Investigation studies of structural, electrical, dielectric, and optical of DyTi0.5 Mn0.5O3 multiferroic for optoelectronics applications

In the present communication, the Ti-doped DyMnO3, i.e., DyTi0.5Mn0.5O3 (DTMO) perovskite has been synthesized by the conventional solid-state reaction technique, and emphasis has been made to observe the variations on structural, electrical, dielectric, and optical properties of the prepared ceramic. The XRD patterns confirm that our compound crystallizes in the orthorhombic system with the Pmmm space group with a crystallite size of 53 nm.
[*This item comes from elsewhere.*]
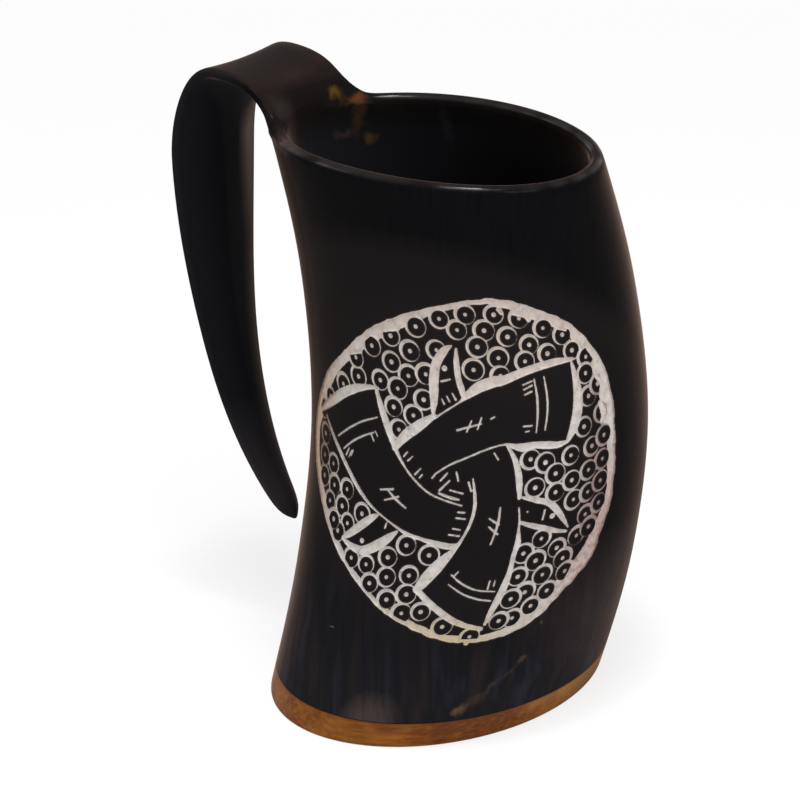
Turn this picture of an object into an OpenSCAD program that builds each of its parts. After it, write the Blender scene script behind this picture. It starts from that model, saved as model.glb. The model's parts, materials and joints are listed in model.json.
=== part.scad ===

The FTIR spectrum highlights a set of absorption peaks that can be attributed to Mn-O-Mn and Mn-O vibrations. The electrical and dielectric proprieties were characterized by impedance spectroscopy as a function of frequency temperature. The total conductivity obeying Jonscher's universal power law indicates that our material exhibits a semiconductor trend and the conduction mechanism is ensured by NSPT model. The activation energy deduced from the study of continuous conductivity noted E-dc is equal to 0.394 eV. The behaviors of permittivity and loss factor have been investigated using Maxwell-Wagner's model of interfacial polarization. The contribution of grains and grain boundaries effect in the conduction mechanism was confirmed by the Nyquist plots. The latter was fitted with an appropriate equivalent circuit. The curves of imaginary parts of impedance (Z '') and modulus (M '') show a dielectric-relaxation phenomenon in the sample. Thermodynamic parameters; the enthalpy and the entropy have been determined. The optical properties were carried by UV-Vis-NIR spectroscopy. The diffused reflectance spectra (DRS) reveal that our material has a good optical absorption behavior in the UV region. The direct bandgap energy E-g = 4.8 eV of the studied sample is estimated using the UV/visible DRS data using the Kubelka-Munk method and Marotti's approach. Furthermore, the Urbach-Martienssen model is used to calculate the Urbach energy (E-U) which is evaluated at 0.632 eV showing a disorder in this compound. The refractive index, the extinction coefficient, the skin depth and the optical conductivity as a function of the wavelength of the incident photon were determined and discussed.